But if the low-level request refcount is off, all bets are off. And I
do think it looks like the basic io_kiocb refcounting is wrong, and
that

        refcount_set(&req->refs, 0);

in io_get_req() really is a big big red flag for "Oh, I'm not doing my
refcount properly". It seems to be an optimization for "I only have a
single refcount, and I don't want to have that expensive atomic
decrement".

But that automatically means that the whole "req" pointer is now
really really dangerous, because if IO finishes early, it will be
free'd immediately, possibly even before the synchronous part of
submission is all done.

And, as mentioned, it can free the file (and thus the inode) before
the synchronous part is even done, which can cause really subtle
problems.

I think the fix is the same that fs/aio.c is getting: just always
initialize the request refcount to 2: one for the submission side, and
one for the completion side.

Initializing a refcount to 0 is basically always a bug. You can't
return a structure that has a zero refcount - by definition you'd
better have your own reference on it.

                   Linus

^ permalink raw reply	[flat|nested] 15+ messages in thread

* Re: [GIT PULL] Support for the io_uring IO interface
  2019-03-08 23:52       ` Linus Torvalds
@ 2019-03-09  0:08         ` Linus Torvalds
  2019-03-09  4:25           ` Jens Axboe
  0 siblings, 1 reply; 15+ messages in thread
From: Linus Torvalds @ 2019-03-09  0:08 UTC (permalink / raw)
  To: Jens Axboe, Al Viro; +Cc: linux-block, linux-aio

Oh well. I'm obviously not entirely happy about it, but the refcount
issues look fixable.

So I pushed it out. Al, mind taking a look? Jens claimed in his pull
request that you've already looked at the refcounting, so I think the
only issue is whether it shares the bug with fs/aio.c that I think it
does, or whether it might be avoiding it because of doing things
slightly differently.

                    Linus

^ permalink raw reply	[flat|nested] 15+ messages in thread

* Re: [GIT PULL] Support for the io_uring IO interface
  2019-03-08 23:36     ` Linus Torvalds
  2019-03-08 23:52       ` Linus Torvalds
@ 2019-03-09  3:03       ` Al Viro
  1 sibling, 0 replies; 15+ messages in thread
From: Al Viro @ 2019-03-09  3:03 UTC (permalink / raw)
  To: Linus Torvalds; +Cc: Jens Axboe, linux-block, linux-aio

On Fri, Mar 08, 2019 at 03:36:46PM -0800, Linus Torvalds wrote:

> I'm getting the very strong signal that this code had all the logic
> taken from fs/aio.c, bugs and all.

Definitely.

> Al has patches to fix the aio.c cases. I very much suspect some very
> similar patches are needed in fs/io_ring.c.

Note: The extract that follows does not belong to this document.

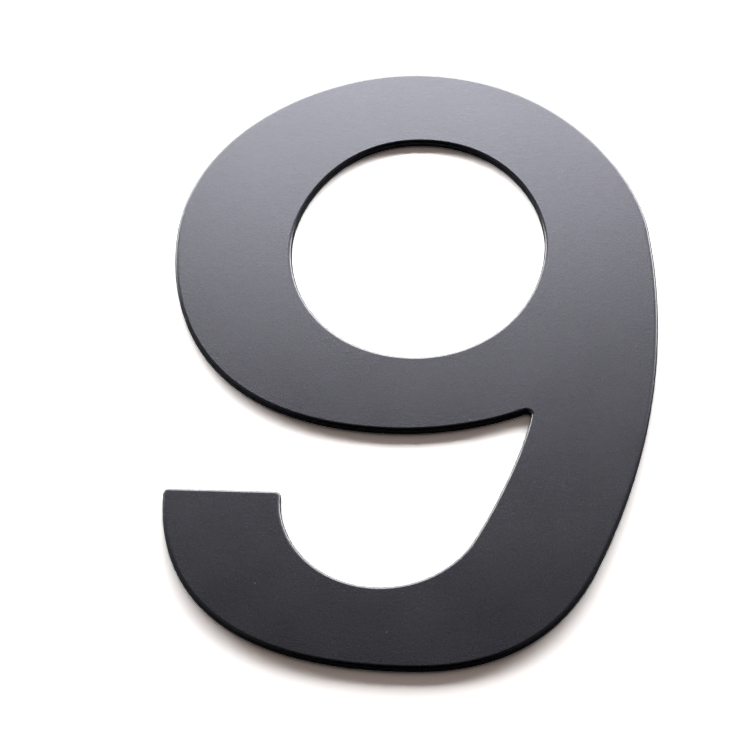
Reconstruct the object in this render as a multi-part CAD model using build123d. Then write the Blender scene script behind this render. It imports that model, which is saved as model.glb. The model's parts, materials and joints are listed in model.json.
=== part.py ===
from build123d import *
import math
import os

# House number 9: one flat plate cut to the shape of the figure, with its front
# edges rounded and two blind holes in its back for hidden fixing studs.
# Lengths are millimetres and angles are degrees. The plate lies on its back on
# z = 0, its front faces +z, and the top of the figure points along +y.
# The origin is under the middle of the figure, on the back face.

# Overall size
figure_height = 200.0
figure_width = 138.4
plate_thickness = 2.0

# Rounding of the edges and corners
front_edge_round = 1.0
terminal_corner_round = 1.6
notch_round = 1.4

# Widths of the strokes
bowl_side_stroke = 33.4
bowl_crown_stroke = 25.2
bowl_floor_stroke = 24.9
back_stroke = 33.6
tail_floor_stroke = 25.1
terminal_stroke = 32.5

# Counter, the closed opening of the bowl
counter_width = 71.9
counter_height = 74.8
counter_widest_drop = 36.9
counter_crown_lean = 1.1
counter_foot_lean = 0.8

# Outside of the bowl
bowl_widest_drop = 60.8
bowl_crown_lean = 3.7
bowl_foot_lean = 1.6

# Back of the figure, one long arc down its right side
back_radius = 202.4
back_widest_height = 105.5
back_shoulder_rise = 40.0
back_heel_drop = 72.5

# Tail and its cut end
terminal_inset = 5.2
terminal_height = 54.5
tail_inner_radius = 28.3
tail_foot_lean = 6.9
tail_join_angle = 30.9

# Notch between the bowl and the tail
notch_rise = 8.6
notch_upper_angle = 27.3
notch_lower_angle = 95.1

# Fullness of each smooth stretch of the outer edge, at its start and at its end,
# as a share of the straight way between them
tail_side_fullness = (0.247, 0.658)
heel_fullness = (0.187, 0.573)
shoulder_fullness = (0.230, 0.474)
bowl_upper_fullness = (0.319, 0.433)
bowl_lower_fullness = (0.287, 0.586)
bowl_floor_fullness = (0.256, 0.374)
tail_inner_fullness = (0.324, 0.120)

# Fullness of the counter's quarters, as a share of each quarter's own width or
# height. An ellipse has 0.55.
counter_flank_fullness = 0.374
counter_crown_fullness = 0.685
counter_foot_fullness = 0.565

# Blind threaded holes, cut to the core diameter of an M3 thread
stud_core_radius = 1.25
stud_face_wall = 0.6

# Outermost lines of the figure
top = figure_height / 2
bottom = -figure_height / 2
left = -figure_width / 2
right = figure_width / 2

# Levels and places that several curves share
counter_crown_level = top - bowl_crown_stroke
counter_widest_level = counter_crown_level - counter_widest_drop
counter_foot_level = counter_crown_level - counter_height
bowl_foot_level = counter_foot_level - bowl_floor_stroke
terminal_outer = (left + terminal_inset, bottom + terminal_height)
terminal_inner = (terminal_outer[0] + terminal_stroke, terminal_outer[1])
tail_centre = (terminal_inner[0] + tail_inner_radius, bottom + tail_floor_stroke + tail_inner_radius)
notch = (right - back_stroke, bowl_foot_level + notch_rise)


def polar(centre, radius, angle):
    """Point on a circle, with the angle taken from +x."""
    turn = math.radians(angle)
    return Vector(centre[0] + radius * math.cos(turn), centre[1] + radius * math.sin(turn))


def stretch(start, start_angle, end, end_angle, fullness):
    """Smooth stretch of the outline that runs from start to end. The angles are
    its headings where it leaves the start and where it reaches the end."""
    start, end = Vector(*start), Vector(*end)
    span = (end - start).length
    leaving = polar(tuple(start), fullness[0] * span, start_angle)
    arriving = polar(tuple(end), fullness[1] * span, end_angle + 180)
    return Bezier(start, leaving, arriving, end)


def oval_quarter(side, peak, side_fullness, peak_fullness):
    """Quarter of an oval, from its widest place at one side to its upper or lower end."""
    side, peak = Vector(*side), Vector(*peak)
    along_side = side + Vector(0, side_fullness * (peak - side).Y)
    beside_peak = peak + Vector(peak_fullness * (side - peak).X, 0)
    return Bezier(side, along_side, beside_peak, peak)


def counter_outline():
    """Upright oval that is a little narrower towards its crown."""
    counter_left = left + bowl_side_stroke
    middle = counter_left + counter_width / 2
    left_side = (counter_left, counter_widest_level)
    right_side = (counter_left + counter_width, counter_widest_level)
    crown = (middle - counter_crown_lean, counter_crown_level)
    foot = (middle + counter_foot_lean, counter_foot_level)
    return [
        oval_quarter(left_side, crown, counter_flank_fullness, counter_crown_fullness),
        oval_quarter(right_side, crown, counter_flank_fullness, counter_crown_fullness),
        oval_quarter(left_side, foot, counter_foot_fullness, counter_foot_fullness),
        oval_quarter(right_side, foot, counter_foot_fullness, counter_foot_fullness),
    ]


def figure_outline():
    """Outer edge of the figure, followed round from the cut end of the tail."""
    tail_foot = (tail_centre[0] + tail_foot_lean, bottom)
    back_centre = (right - back_radius, bottom + back_widest_height)
    heel_angle = math.degrees(math.asin(back_heel_drop / back_radius))
    shoulder_angle = math.degrees(math.asin(back_shoulder_rise / back_radius))
    heel = polar(back_centre, back_radius, -heel_angle)
    shoulder = polar(back_centre, back_radius, shoulder_angle)
    crown = (-bowl_crown_lean, top)
    bowl_side = (left, top - bowl_widest_drop)
    bowl_foot = (-bowl_foot_lean, bowl_foot_level)
    tail_join = polar(tail_centre, tail_inner_radius, -tail_join_angle)
    tail_side_foot = (terminal_inner[0], tail_centre[1])
    return [
        stretch(terminal_outer, -90, tail_foot, 0, tail_side_fullness),
        stretch(tail_foot, 0, heel, 90 - heel_angle, heel_fullness),
        CenterArc(back_centre, back_radius, -heel_angle, heel_angle + shoulder_angle),
        stretch(shoulder, 90 + shoulder_angle, crown, 180, shoulder_fullness),
        stretch(crown, 180, bowl_side, -90, bowl_upper_fullness),
        stretch(bowl_side, -90, bowl_foot, 0, bowl_lower_fullness),
        stretch(bowl_foot, 0, notch, notch_upper_angle, bowl_floor_fullness),
        stretch(notch, -notch_lower_angle, tail_join, -90 - tail_join_angle, tail_inner_fullness),
        CenterArc(tail_centre, tail_inner_radius, -tail_join_angle, tail_join_angle - 180),
        Line(tail_side_foot, terminal_inner),
        Line(terminal_inner, terminal_outer),
    ]


def upright_edges(plate, *places):
    """Upright edges of the plate at the given corners of its outline."""
    uprights = plate.edges().filter_by(Axis.Z)
    return [uprights.sort_by_distance((x, y, plate_thickness / 2))[0] for x, y in places]


def flat_plate():
    """Figure cut from sheet, with its three corners eased and its front rim rounded.
    The back rim lies against the wall and stays square."""
    sheet = make_face(Wire(figure_outline())) - make_face(Wire(counter_outline()))
    plate = extrude(sheet, plate_thickness)
    plate = fillet(upright_edges(plate, terminal_inner, terminal_outer), terminal_corner_round)
    plate = fillet(upright_edges(plate, notch), notch_round)
    front_rim = plate.faces().sort_by(Axis.Z)[-1].edges()
    return fillet(front_rim, front_edge_round)


def stud_places():
    """Two places in line above each other, in the crown of the bowl and in the
    floor of the tail."""
    stud_line = tail_centre[0]
    return [(stud_line, top - bowl_crown_stroke / 2), (stud_line, bottom + tail_floor_stroke / 2)]


def number_plate():
    """Finished plate, with the stud holes sunk into its back."""
    plate = flat_plate()
    hole_depth = plate_thickness - stud_face_wall
    for x, y in stud_places():
        hole = Cylinder(stud_core_radius, hole_depth, align=(Align.CENTER, Align.CENTER, Align.MIN))
        plate -= Pos(x, y, 0) * hole
    return plate


os.makedirs("parts", exist_ok=True)
export_step(number_plate(), "parts/number_plate.step")
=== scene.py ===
import json
import math

import bpy
from mathutils import Matrix, Vector

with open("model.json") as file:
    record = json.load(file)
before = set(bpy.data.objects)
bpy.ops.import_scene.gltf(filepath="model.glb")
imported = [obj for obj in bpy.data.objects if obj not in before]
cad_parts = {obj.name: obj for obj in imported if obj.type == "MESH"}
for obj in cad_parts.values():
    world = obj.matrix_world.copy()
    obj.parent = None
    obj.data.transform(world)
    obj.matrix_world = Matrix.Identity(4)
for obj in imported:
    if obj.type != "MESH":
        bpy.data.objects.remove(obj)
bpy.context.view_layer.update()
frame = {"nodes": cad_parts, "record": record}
print("frame loaded")


# Blender's linear colour for a hex sRGB one, with full alpha
def linearColour(hexColour):
    channels = []
    for start in (1, 3, 5):
        share = int(hexColour[start:start + 2], 16) / 255
        channels.append(share / 12.92 if share <= 0.04045 else ((share + 0.055) / 1.055) ** 2.4)
    return (*channels, 1.0)


# Adds a shader node, with its own settings, the values of its inputs and the outputs of other
# nodes that are linked to them. Inputs are given by name or, where names repeat, by number: a Mix
# node for colours takes them at 6 and 7 and gives the result at its output 2.
def addNode(tree, kind, values=None, links=None, settings=None):
    node = tree.nodes.new(kind)
    for name, value in (settings or {}).items():
        setattr(node, name, value)
    for name, value in (values or {}).items():
        node.inputs[name].default_value = value
    for name, source in (links or {}).items():
        tree.links.new(source, node.inputs[name])
    return node


# An empty material and its node tree
def newMaterial(name):
    material = bpy.data.materials.new(name)
    material.use_nodes = True
    material.node_tree.nodes.clear()
    return material, material.node_tree


white = (1.0, 1.0, 1.0, 1.0)

# The plate: the figure cut from 2 mm sheet, its front edges eased, then blasted and powder
# coated in one colour all over. Lengths are metres, and a spread is the part of a noise that
# runs from one end of the change to the other.
plate = {
    "node": "number_plate",
    "coat": "#050508",
    "fleck": "#232330",
    "fleckSize": 0.0004,
    "fleckSpread": (0.45, 0.70),
    "refractiveIndex": 1.5,
    "gloss": 0.228,
    "grain": 0.0006,
    "grainDepth": 0.000015,
    "waves": 0.0022,
    "waveDepth": 0.000006,
    "patches": 0.022,
    "patchGloss": 0.016,
    "patchSpread": (0.3, 0.7),
    "nibSpacing": 0.009,
    "nibShare": 0.08,
    "nibRadius": 0.00028,
    "nibHeight": 0.00005,
    # Up to this height the cut edge and rim take a dulled coat with its shine turned down, painted shade on
    # the edge band
    "shadedEdgeHeight": 0.00166,
    "edgeGloss": 0.5,
    "edgeShadeSpecular": 0.06,
    "holeDepth": 0.0014,
    "holeMetal": "#b9bbbe",
    "holeRoughness": 0.38,
}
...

Very likely so.  BTW, another lovely problem is that read from
a registered AF_UNIX socket really needs an extra reference to
struct file that would *NOT* be covered by ->inflight.  Otherwise
we are asking for serious trouble with garbage collector...

^ permalink raw reply	[flat|nested] 15+ messages in thread

* Re: [GIT PULL] Support for the io_uring IO interface
  2019-03-09  0:08         ` Linus Torvalds
@ 2019-03-09  4:25           ` Jens Axboe
  2019-03-09  4:33             ` Linus Torvalds
  0 siblings, 1 reply; 15+ messages in thread
From: Jens Axboe @ 2019-03-09  4:25 UTC (permalink / raw)
  To: Linus Torvalds, Al Viro; +Cc: linux-block, linux-aio

On 3/8/19 5:08 PM, Linus Torvalds wrote:
> Oh well. I'm obviously not entirely happy about it, but the refcount
> issues look fixable.
> 
> So I pushed it out. Al, mind taking a look? Jens claimed in his pull
> request that you've already looked at the refcounting, so I think the
> only issue is whether it shares the bug with fs/aio.c that I think it
> does, or whether it might be avoiding it because of doing things
> slightly differently.

Sorry for the late replies, was away.

The refcount req business all rests on the poll command implementation,
which is basically a straight port of the aio version. So I guess not
surprising if it suffers from the same reference issue. I'll take a look
at the patches that went into aio and apply the same fix(es) to
io_uring.

I'll let Al expand on the AF_UNIX socket issue.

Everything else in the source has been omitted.